## START Exercise materials

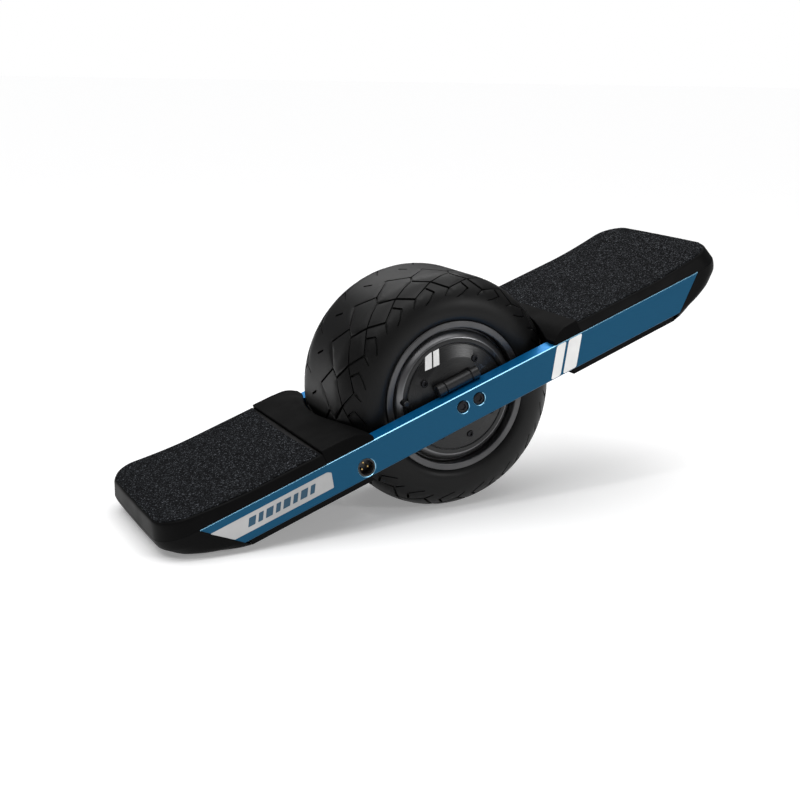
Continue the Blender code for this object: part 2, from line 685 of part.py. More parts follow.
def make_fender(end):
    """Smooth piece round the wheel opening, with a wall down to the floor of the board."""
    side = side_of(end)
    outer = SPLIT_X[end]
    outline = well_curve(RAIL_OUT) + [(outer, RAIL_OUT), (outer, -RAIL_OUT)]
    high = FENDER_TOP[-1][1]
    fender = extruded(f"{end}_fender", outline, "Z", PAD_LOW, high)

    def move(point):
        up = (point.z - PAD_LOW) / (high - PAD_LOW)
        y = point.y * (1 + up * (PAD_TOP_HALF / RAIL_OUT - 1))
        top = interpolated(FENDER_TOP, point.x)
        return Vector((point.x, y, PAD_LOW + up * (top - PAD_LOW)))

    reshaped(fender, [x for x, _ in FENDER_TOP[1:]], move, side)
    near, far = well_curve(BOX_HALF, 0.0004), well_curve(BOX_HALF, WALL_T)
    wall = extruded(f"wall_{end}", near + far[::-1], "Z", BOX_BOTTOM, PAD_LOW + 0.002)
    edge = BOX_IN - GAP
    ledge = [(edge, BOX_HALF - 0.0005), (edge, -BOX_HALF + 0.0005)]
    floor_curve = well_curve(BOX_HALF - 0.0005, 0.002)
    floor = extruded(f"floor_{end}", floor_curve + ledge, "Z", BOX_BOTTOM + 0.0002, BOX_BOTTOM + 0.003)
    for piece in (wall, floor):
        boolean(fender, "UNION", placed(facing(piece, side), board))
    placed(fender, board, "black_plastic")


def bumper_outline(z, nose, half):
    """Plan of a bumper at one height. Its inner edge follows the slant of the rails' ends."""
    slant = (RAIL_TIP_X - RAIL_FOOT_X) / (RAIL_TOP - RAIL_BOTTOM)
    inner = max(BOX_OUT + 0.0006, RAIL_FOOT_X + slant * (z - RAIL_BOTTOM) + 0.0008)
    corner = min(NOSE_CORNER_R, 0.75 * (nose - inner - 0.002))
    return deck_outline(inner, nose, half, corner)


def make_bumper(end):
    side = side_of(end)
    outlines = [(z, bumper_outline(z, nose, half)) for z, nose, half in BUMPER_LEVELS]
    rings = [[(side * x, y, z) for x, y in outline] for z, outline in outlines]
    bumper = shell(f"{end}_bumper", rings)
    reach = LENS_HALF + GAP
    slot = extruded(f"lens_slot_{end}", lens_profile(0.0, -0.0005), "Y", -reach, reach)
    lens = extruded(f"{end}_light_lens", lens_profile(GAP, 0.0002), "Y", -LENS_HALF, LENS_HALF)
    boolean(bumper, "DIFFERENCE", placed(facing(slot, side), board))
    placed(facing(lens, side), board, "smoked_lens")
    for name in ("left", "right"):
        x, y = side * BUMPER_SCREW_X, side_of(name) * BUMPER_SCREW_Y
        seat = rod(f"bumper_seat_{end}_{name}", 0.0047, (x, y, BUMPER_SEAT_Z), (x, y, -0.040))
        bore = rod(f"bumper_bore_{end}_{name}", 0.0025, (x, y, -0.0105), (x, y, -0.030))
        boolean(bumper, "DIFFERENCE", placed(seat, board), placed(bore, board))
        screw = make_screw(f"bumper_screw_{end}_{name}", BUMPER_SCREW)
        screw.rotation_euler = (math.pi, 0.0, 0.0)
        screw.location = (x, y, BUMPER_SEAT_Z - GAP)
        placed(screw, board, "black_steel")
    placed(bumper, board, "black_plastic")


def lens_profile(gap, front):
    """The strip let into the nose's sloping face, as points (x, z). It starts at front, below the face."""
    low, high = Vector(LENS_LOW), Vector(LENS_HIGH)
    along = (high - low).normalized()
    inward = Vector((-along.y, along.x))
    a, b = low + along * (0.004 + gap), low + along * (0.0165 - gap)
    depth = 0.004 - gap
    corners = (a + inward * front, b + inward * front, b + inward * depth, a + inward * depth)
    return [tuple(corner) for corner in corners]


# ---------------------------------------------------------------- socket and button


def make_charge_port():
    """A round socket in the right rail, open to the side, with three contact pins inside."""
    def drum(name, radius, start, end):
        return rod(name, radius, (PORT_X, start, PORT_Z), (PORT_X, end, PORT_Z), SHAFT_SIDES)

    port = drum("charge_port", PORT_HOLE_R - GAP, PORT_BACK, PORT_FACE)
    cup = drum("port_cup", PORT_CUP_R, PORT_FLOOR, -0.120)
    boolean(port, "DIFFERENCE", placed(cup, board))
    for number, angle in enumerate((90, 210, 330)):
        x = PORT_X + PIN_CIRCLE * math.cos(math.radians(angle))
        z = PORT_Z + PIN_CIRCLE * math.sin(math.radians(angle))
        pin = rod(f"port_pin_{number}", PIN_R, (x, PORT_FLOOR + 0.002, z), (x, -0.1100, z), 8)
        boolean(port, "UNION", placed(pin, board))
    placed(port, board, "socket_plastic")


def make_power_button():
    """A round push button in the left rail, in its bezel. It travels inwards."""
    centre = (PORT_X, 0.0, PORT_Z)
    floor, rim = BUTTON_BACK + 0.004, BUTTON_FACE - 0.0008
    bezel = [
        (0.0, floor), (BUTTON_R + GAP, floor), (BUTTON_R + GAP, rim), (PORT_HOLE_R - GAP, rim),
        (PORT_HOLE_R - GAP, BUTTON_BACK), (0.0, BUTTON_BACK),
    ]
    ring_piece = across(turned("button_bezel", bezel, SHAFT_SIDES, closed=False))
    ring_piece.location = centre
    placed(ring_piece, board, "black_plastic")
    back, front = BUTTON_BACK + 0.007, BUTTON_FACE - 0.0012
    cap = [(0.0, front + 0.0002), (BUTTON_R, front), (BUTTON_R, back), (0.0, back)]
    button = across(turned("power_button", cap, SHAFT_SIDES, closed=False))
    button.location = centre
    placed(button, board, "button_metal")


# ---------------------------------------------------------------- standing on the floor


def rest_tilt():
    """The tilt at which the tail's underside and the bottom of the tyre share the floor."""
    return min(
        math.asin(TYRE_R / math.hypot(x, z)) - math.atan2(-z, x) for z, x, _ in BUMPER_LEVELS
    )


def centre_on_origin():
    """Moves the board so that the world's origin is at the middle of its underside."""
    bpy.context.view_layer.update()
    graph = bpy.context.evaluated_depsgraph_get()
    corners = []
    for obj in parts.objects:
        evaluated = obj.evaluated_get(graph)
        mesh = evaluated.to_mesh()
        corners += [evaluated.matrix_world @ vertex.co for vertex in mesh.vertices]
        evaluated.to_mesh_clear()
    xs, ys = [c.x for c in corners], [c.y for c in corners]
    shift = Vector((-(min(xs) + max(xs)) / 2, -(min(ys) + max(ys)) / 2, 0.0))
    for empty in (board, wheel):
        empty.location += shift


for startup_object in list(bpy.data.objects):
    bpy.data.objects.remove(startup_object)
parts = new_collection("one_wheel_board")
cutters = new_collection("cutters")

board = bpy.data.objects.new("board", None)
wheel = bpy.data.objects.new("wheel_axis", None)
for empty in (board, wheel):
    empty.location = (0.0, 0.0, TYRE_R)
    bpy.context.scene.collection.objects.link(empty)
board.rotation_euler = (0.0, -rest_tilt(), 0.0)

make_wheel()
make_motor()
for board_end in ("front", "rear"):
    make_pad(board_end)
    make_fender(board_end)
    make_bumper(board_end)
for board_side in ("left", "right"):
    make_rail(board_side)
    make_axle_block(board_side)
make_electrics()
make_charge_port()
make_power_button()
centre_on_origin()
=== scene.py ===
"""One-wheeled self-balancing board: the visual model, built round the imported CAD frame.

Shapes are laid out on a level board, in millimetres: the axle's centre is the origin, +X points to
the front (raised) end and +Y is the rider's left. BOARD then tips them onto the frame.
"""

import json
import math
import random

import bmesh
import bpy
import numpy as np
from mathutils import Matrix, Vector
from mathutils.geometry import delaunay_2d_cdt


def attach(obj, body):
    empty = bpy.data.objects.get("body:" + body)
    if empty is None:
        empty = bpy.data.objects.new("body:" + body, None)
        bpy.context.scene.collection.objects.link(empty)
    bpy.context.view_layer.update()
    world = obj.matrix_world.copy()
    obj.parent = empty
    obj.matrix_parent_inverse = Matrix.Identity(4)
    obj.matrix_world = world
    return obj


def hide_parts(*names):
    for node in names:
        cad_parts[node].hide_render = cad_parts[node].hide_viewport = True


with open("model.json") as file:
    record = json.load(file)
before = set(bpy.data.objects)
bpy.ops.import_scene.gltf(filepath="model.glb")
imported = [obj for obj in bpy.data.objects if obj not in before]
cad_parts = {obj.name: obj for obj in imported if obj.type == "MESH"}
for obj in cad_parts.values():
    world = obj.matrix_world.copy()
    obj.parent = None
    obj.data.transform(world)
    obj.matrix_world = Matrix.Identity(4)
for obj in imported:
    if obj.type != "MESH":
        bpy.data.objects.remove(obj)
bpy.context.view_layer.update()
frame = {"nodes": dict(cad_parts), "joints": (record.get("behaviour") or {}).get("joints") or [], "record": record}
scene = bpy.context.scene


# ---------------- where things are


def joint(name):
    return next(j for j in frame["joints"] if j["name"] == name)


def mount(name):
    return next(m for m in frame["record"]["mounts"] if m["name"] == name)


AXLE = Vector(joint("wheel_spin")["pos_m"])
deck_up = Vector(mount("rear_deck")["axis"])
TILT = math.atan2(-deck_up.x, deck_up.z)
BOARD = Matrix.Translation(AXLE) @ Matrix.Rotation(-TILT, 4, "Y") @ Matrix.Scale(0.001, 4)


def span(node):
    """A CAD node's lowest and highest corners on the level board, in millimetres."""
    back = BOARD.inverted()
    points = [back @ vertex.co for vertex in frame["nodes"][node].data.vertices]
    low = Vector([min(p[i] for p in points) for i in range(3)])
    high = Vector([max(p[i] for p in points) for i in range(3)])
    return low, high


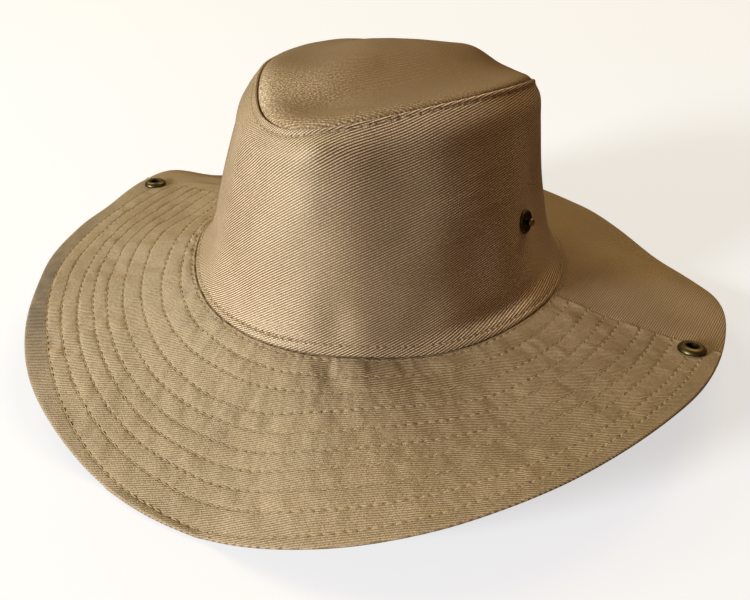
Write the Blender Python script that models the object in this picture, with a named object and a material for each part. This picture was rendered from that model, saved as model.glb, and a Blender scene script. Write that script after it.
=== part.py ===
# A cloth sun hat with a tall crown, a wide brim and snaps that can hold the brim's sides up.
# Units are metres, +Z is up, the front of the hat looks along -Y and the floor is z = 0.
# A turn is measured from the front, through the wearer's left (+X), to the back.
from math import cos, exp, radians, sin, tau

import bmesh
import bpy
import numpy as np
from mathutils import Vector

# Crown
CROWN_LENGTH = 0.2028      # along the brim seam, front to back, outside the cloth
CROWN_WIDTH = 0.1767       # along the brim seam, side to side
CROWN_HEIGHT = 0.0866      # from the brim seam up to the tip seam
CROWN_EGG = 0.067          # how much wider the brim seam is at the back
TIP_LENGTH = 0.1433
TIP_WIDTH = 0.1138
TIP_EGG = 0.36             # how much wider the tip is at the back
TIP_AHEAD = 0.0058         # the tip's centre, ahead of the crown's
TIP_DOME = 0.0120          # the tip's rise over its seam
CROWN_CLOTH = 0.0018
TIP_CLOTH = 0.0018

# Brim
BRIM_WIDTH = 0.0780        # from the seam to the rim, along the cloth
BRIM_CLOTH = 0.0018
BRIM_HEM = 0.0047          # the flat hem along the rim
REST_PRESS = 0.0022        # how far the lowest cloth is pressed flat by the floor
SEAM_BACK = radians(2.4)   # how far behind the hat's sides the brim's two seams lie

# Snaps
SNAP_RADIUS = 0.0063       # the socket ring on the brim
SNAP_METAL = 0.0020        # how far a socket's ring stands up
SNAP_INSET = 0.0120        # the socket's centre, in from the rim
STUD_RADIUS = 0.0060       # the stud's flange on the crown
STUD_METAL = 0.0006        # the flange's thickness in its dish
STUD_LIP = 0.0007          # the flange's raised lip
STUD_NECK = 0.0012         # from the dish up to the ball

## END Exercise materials

_Short task_. Reproduce only the lines from the one containing "make_wheel()" through the one containing "if empty is", inclusive of both.

_Completed task_.
make_wheel()
make_motor()
for board_end in ("front", "rear"):
    make_pad(board_end)
    make_fender(board_end)
    make_bumper(board_end)
for board_side in ("left", "right"):
    make_rail(board_side)
    make_axle_block(board_side)
make_electrics()
make_charge_port()
make_power_button()
centre_on_origin()
=== scene.py ===
"""One-wheeled self-balancing board: the visual model, built round the imported CAD frame.

Shapes are laid out on a level board, in millimetres: the axle's centre is the origin, +X points to
the front (raised) end and +Y is the rider's left. BOARD then tips them onto the frame.
"""

import json
import math
import random

import bmesh
import bpy
import numpy as np
from mathutils import Matrix, Vector
from mathutils.geometry import delaunay_2d_cdt


def attach(obj, body):
    empty = bpy.data.objects.get("body:" + body)
    if empty is None:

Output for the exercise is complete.